BIG AND SMALL SWITCH: In this option, the big takes Felton and the small takes Stoudemire. When this happens, Felton will always have space behind the screen to take a jump shot. If he can nail that shot, he can force the big to show, which opens up the options above. If he can’t, then he can try to beat the big with his quickness. Additionally, if the small doesn’t commit early enough to the switch, Stoudemire can sometimes still slip the screen, keeping Felton’s man pinned to his hip. However, this will only happen against poor defense. The other option is for Felton to try to beat the big using his superior quickness. So far, he has not been particularly adept at this. It’s another thing that Nash is superb at.

BIG STAYS WITH STAT: Stoudemire’s man can stick with Stoudemire, preventing him from charging to the basket. If this happens, then Felton can take the ball into the paint himself (his man will be behind him), forcing a third defender to come in and help and leaving a man outside open. The angle on the pass to the perimeter player is often a difficult one, so this is the time when Felton’s passing becomes most important.

BIG SPLITS THE DIFFERENCE: The defending team can do something in the middle, leaving the big around the free throw line, close enough to Stoudemire to cut off the pass inside and close enough to Felton to cut off a drive. The best option here is for Felton to take the open 20-24 footer, a shot that he has struggled mightily with of late and one which whatever point guard we have will have to make consistently if we want the offense to thrive.

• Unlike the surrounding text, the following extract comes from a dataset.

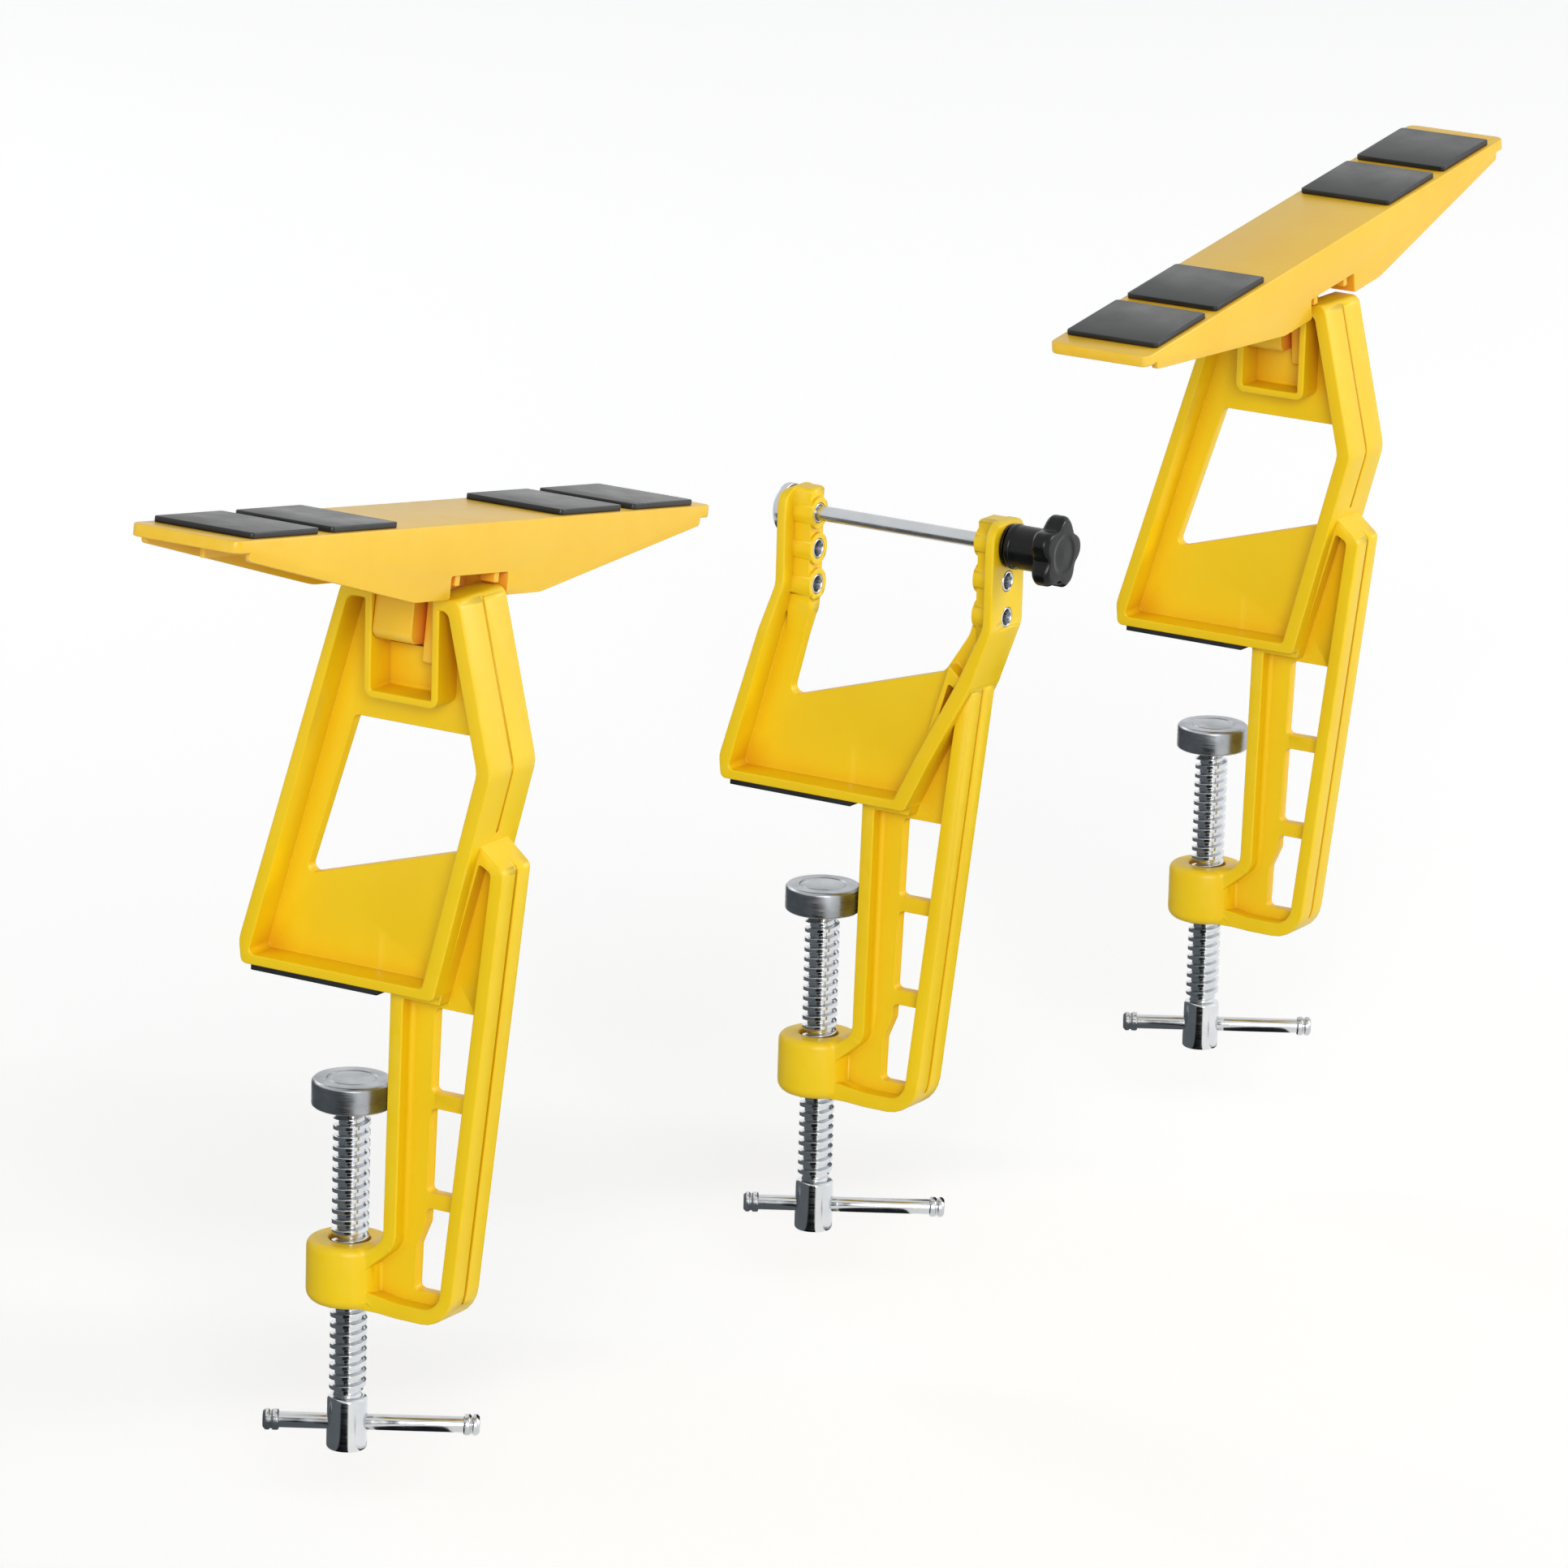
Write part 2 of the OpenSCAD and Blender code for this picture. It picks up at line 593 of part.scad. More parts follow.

A couple of points I want to emphasize:

  • The dribbler on the pick and roll has to make a lot of tough decisions, but outside of him, the thing that sets SSOL apart from other pick and roll offenses is, in my opinion, that it demands less decision making to get a good shot. It increases the probability (by spreading the floor and moving quickly) that the first pass will lead to a high percentage shot.
  • SSOL does not thrive off of guys who are good at scoring on their own. Players who score for themselves are unnecessary, as SSOL is designed so that when players catch the ball, they already have the advantage.